Unsecured creditors have second claim to the debtor’s assets because they take greater risk than secured lenders. An unsecured creditor is a lender that does not take any security interest in the assets of the debtor, such as through collateral. Hence, when a debtor goes bankrupt, unsecured creditors may obtain only a pro rata distribution of the debtor’s assets and an amount in proportion to the size of their debt. Additionally, any recovery will come only after the secured creditors have recovered their interests.

Last in line are the company’s stockholders. They take the greatest amount of risk in the success or failure of a company. Thus, their recovery is limited by the preferential claims of secured and unsecured creditors. Stockholders cannot recover any assets if the secured and unsecured creditors’ claims are not fully repaid.

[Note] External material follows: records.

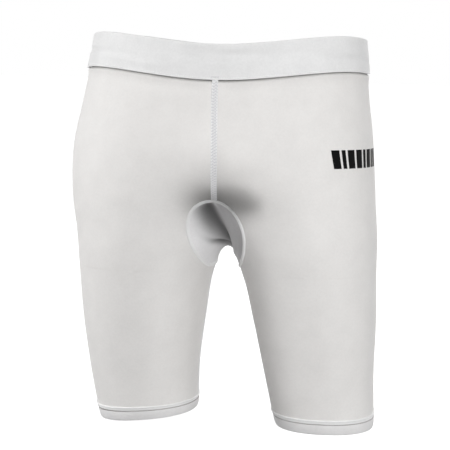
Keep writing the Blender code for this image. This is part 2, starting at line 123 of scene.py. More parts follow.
def worn_field(p):
    """About the distance outside the worn shape, negative inside.

    Each leg: |across / half|^n + |depth / depth|^n = 1. The legs are joined by a smooth minimum,
    and a Gaussian bulge is taken off in front.
    """
    centre, half, front, back = girth(p[..., 2])
    depth = np.where(p[..., 1] < 0, front, back)
    legs = []
    for side in (-1, 1):
        across = side * p[..., 0] - centre
        power = np.abs(across / half) ** ROUNDNESS + np.abs(p[..., 1] / depth) ** ROUNDNESS
        reach = np.hypot(across, p[..., 1])
        legs.append(reach - reach / np.maximum(power ** (1 / ROUNDNESS), 1e-6))
    softness = BRIDGE * np.clip(centre / BRIDGE_FULL, 0, 1) + 1e-5
    melt = np.maximum(softness - np.abs(legs[0] - legs[1]), 0) / softness
    away = (p[..., 0] - BULGE_PLACE[0]) ** 2 + (p[..., 2] - BULGE_PLACE[1]) ** 2
    bulge = BULGE_OUT * np.exp(-away / BULGE_RADIUS ** 2) * np.clip(-p[..., 1] / BULGE_FADE, 0, 1)
    return np.minimum(*legs) - melt ** 3 * softness / 6 - bulge


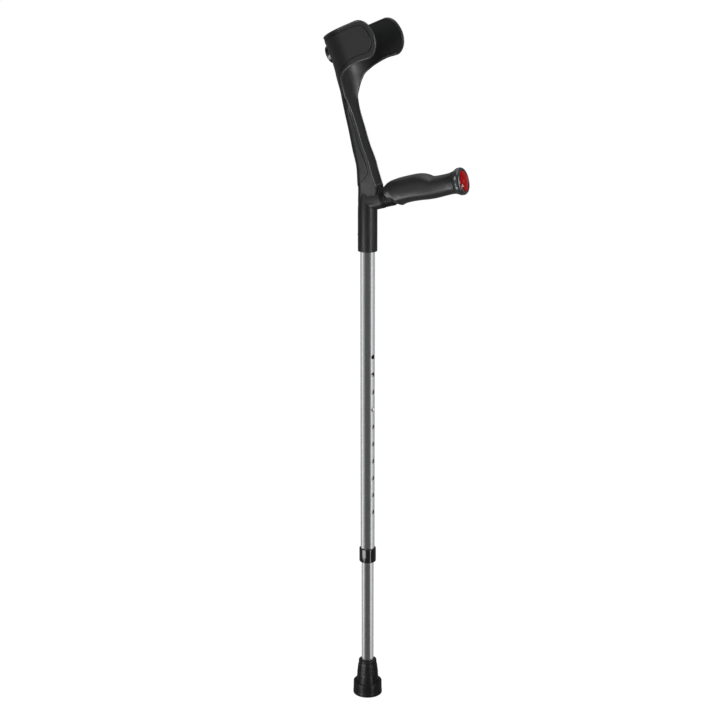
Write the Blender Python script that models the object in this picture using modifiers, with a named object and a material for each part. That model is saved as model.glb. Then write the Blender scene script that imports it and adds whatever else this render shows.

Unlike an individual debtor, a non-individual debtor does not achieve a discharge of its debts following liquidation; discharge of liability is only available to individual debtors (see 11 U.S. Code § 727). This statutory provision reflects Congress’s goal “to prevent businesses from evading liability by liquidating debtor corporations and resuming business free of debt.” In other words, corporate debt, unlike individual debt, “survives” liquidation proceedings and is “charged against the corporation when it resume[s] operations.” (N.L.R.B v. Better Bldg. Supply Corp.)


As stated in the 1915 U.S. Supreme Court case of Williams v. U.S. Fidelity G. Co., a principal purpose of the bankruptcy act is to "relieve the honest debtor from the weight of oppressive indebtedness and permit [them] to start afresh free from” prior “misfortune.” Accordingly, chapter 7 “allows an individual who is overwhelmed by debt to obtain a ‘fresh start’” through a discharge of their debt by surrendering for distribution the debtor’s nonexempt property. The discharge releases an individual debtor from personal liability for most debts, preventing creditors from taking collection action against the debtor.

However, not all individuals may qualify for liquidation. To qualify, an individual must pass the “means test” established in § 707(b). The means test will shift consumer debtors into chapter 13 bankruptcy if they are able to “pay some or all of their debts in a chapter 13 plan” through their prospective income (In re Richardson) . In other words, the Code prefers an income-based repayment plan (as provided in chapter 13) when a debtor can repay their creditors through future income. The means test is essentially a screening mechanism, designed “to weed out chapter 7 debtors who are capable of funding a chapter 13 case.” (See In Re Fredman).

Further, a bankruptcy court may dismiss a chapter 7 case if the individual debtor’s debts are primarily consumer rather than business debts. This dismissal is discretionary and is based on whether the court finds that the granting of relief would be an abuse of chapter 7.